Auch bei Kemal Kulaksız geht es um Herkunft, Zugehörigkeit, Familie und Identität. Sein Debütroman Der Deutschländer erzählt von einem Vertreter der dritten Generation, von der die meisten der zugewanderten Familien hoffen, ja erwarten, dass sie es im neuen Land endlich schaffen und Erfolg haben wird. Im Mittelpunkt steht Kâmuran, dessen Vorname man mit „jemand, der sein Ziel erreicht hat“, aber auch mit „glücklich“ übersetzen kann. Doch der Mann um die 30 ist alles andere als glücklich und verliert, wie uns der Roman bildstark zeigt, die Vorstellung eines Lebensziels aus dem Blick, das er erreichen kann und will.
Das Buch beginnt mit einer überstürzten Flucht aus Wien, jener Stadt, in der Kâmuran aufgewachsen ist. Nach einem dramatischen Vorfall reist er nach Istanbul, fürchtend, dass man ihn schon bei der Einreise am Flughafen verhaften wird. Er landet schließlich in der Wohnung seiner eigenwilligen Großmutter Hatice, deren Alltag von ihrem Putzwahn und ihren Gebeten geprägt ist. Allmählich kommen die beiden ins Gespräch, wenn es auch manches gibt, das sie aussparen. Durch diesen Austausch, aber auch durch Kâmurans Erinnerungen, Träume und seine Begegnungen in Istanbul entwickelt sich in einem szenischen Wechsel von Vergangenheit und Gegenwart allmählich ein Leben vor unseren Augen, das an einem Scheitelpunkt angelangt ist.

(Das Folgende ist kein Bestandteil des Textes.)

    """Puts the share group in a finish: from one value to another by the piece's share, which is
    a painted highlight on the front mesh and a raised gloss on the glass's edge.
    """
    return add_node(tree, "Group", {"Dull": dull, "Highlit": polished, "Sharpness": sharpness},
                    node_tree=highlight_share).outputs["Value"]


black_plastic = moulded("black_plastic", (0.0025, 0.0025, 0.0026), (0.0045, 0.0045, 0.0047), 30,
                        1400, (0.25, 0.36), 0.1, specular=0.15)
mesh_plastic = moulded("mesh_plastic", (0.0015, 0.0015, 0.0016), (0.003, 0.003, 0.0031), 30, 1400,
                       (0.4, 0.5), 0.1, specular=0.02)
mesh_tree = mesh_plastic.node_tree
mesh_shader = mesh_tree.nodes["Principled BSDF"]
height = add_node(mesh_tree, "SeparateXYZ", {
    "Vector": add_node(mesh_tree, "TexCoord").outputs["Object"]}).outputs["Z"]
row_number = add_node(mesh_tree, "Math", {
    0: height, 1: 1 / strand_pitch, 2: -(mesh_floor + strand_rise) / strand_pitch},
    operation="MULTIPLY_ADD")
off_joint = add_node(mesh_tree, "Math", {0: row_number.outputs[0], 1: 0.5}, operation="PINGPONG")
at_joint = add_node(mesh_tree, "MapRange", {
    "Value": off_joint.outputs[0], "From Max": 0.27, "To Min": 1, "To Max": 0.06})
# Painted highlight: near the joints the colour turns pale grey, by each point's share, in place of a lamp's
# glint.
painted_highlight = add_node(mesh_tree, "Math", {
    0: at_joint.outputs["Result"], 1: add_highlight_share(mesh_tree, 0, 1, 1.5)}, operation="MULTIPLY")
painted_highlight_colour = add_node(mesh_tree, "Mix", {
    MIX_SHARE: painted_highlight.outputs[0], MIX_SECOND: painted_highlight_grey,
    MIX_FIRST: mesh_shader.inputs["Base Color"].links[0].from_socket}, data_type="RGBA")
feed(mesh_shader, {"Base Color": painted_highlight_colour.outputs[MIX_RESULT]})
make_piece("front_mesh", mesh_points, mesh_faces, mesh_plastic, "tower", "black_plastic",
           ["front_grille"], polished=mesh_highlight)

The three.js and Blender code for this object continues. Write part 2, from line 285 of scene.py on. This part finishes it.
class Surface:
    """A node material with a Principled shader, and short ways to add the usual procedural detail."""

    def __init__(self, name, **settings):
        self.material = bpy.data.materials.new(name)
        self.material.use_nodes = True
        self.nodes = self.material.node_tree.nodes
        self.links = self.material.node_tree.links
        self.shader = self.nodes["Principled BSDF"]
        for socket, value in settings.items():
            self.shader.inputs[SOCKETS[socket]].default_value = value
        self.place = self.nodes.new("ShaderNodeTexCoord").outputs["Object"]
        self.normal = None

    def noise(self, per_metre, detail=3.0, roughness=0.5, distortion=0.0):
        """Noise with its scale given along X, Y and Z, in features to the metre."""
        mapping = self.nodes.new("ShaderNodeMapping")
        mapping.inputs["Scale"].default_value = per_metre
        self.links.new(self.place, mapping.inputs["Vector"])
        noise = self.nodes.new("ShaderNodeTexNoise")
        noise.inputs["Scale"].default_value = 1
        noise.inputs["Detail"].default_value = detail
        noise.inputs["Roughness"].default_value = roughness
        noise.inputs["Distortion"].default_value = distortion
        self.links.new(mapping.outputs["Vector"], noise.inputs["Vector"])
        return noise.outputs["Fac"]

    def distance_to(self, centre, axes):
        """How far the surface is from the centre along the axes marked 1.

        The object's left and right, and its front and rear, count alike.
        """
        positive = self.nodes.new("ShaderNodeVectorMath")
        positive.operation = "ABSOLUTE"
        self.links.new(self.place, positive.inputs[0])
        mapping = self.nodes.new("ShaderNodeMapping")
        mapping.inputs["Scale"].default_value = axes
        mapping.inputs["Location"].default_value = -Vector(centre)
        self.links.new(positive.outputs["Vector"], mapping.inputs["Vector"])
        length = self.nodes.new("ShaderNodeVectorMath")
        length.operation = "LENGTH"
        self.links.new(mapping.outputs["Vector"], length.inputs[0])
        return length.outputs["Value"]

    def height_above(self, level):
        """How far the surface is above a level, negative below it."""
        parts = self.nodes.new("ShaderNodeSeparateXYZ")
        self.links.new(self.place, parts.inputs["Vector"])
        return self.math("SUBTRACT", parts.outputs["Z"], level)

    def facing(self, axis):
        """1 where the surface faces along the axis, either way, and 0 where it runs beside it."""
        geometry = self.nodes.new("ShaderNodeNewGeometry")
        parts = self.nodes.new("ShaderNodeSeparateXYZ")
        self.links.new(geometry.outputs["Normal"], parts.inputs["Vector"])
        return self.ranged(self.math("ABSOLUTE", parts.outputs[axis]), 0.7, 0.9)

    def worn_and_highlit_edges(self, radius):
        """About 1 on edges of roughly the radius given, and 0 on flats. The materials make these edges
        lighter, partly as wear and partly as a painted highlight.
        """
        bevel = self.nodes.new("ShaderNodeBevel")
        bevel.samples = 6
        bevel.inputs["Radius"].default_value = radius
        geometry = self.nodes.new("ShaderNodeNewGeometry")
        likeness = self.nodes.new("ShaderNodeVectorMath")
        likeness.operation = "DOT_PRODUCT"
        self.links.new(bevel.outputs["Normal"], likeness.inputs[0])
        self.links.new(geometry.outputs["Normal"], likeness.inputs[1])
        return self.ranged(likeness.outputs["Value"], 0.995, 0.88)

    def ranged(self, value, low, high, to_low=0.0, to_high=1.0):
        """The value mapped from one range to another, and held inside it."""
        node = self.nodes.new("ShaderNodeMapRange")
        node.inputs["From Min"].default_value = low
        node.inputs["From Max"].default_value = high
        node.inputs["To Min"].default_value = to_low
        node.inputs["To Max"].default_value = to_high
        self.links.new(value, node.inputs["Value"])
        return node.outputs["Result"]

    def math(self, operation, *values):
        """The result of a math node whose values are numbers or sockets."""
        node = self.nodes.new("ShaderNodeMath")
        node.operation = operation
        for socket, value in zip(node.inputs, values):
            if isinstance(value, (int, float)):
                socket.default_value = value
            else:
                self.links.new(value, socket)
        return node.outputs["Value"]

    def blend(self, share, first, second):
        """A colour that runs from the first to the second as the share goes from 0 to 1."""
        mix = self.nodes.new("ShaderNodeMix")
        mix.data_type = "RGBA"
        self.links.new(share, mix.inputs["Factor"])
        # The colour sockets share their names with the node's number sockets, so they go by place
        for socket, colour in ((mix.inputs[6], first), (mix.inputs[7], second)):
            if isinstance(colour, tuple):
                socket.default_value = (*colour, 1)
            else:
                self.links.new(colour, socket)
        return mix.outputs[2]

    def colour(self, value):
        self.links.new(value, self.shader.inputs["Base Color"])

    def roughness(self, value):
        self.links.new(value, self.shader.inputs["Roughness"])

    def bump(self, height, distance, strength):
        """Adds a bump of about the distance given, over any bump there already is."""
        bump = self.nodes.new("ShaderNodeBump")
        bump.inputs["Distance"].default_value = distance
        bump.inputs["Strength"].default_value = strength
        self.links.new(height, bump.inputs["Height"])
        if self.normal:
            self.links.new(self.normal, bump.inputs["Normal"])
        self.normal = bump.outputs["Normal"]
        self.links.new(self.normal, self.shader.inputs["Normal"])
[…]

Kâmuran wurde schon in der Schule gemobbt, wo man ihn lehrte, „sich für sein Türkendasein zu schämen“ (S. 54), und bekommt auch an der Universität vermittelt, dass er nicht dorthin passt. Er ist der Erste der Familie, der studiert, und steht vor seiner Masterarbeit. Der junge Mann will den akademischen Titel als Beweis, „dass er nicht zum migrantischen Pöbel gehört“ (S. 122). Doch er schafft es nicht, mit dem Schreiben zu beginnen, weil ihn „Angstzustände“ (S. 28) am Computer überfallen.

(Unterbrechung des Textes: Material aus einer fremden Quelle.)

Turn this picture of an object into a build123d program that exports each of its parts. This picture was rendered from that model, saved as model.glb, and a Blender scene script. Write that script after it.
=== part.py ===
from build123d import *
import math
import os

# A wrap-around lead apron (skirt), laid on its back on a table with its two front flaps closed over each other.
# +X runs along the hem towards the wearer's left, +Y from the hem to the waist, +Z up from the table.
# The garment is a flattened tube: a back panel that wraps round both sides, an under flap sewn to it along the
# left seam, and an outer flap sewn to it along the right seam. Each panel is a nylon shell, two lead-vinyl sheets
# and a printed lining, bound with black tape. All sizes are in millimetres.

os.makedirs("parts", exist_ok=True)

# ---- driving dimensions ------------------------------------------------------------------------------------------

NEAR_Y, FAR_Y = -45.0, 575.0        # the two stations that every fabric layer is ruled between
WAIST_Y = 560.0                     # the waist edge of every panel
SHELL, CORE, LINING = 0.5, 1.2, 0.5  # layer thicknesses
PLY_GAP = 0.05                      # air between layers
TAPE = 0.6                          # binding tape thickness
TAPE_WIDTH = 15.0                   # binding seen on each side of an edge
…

Die Familie wiederum erwartet, dass er bald Kinder in die Welt setzt. Kâmuran hingegen ist schwul und will keine Kinder, weiß aber auch, dass seine Familie diese Tatsache genauso wenig akzeptieren wird wie das muslimisch geprägte Umfeld. Die abweisende Reaktion seiner Mutter bestätigt ihn darin, und so flunkert er, dass er mit einem Mitstudenten in einer WG wohne. Seine Beziehung zu Kilian war einst leidenschaftlich und ist mittlerweile abgekühlt. Eines Tages findet Kâmuran ihn nach einem Suizidversuch und gerät außer sich. Als Kilian ihn am Unterarm verletzt, schlägt er ihm reflexartig die Faust ins Gesicht. Er sieht ihn in seinem Blut liegen, glaubt, dass er ihn getötet hat, und flieht.
Kilian schickt ihm Nachrichten, bleibt ihm auch durch die schlecht heilende Wunde am Unterarm in Istanbul präsent. Doch er will ihn nie wieder sehen. Kâmuran hat Sex mit einem Bekannten in dessen verdreckter Wohnung und fühlt sich danach besudelt. Er erinnert sich an sexuelle Kontakte als Jugendlicher zu deutlich älteren Männern, bei denen er flüchtig Nähe fühlte, aber auch an sexuelle Übergriffe einer Cousine.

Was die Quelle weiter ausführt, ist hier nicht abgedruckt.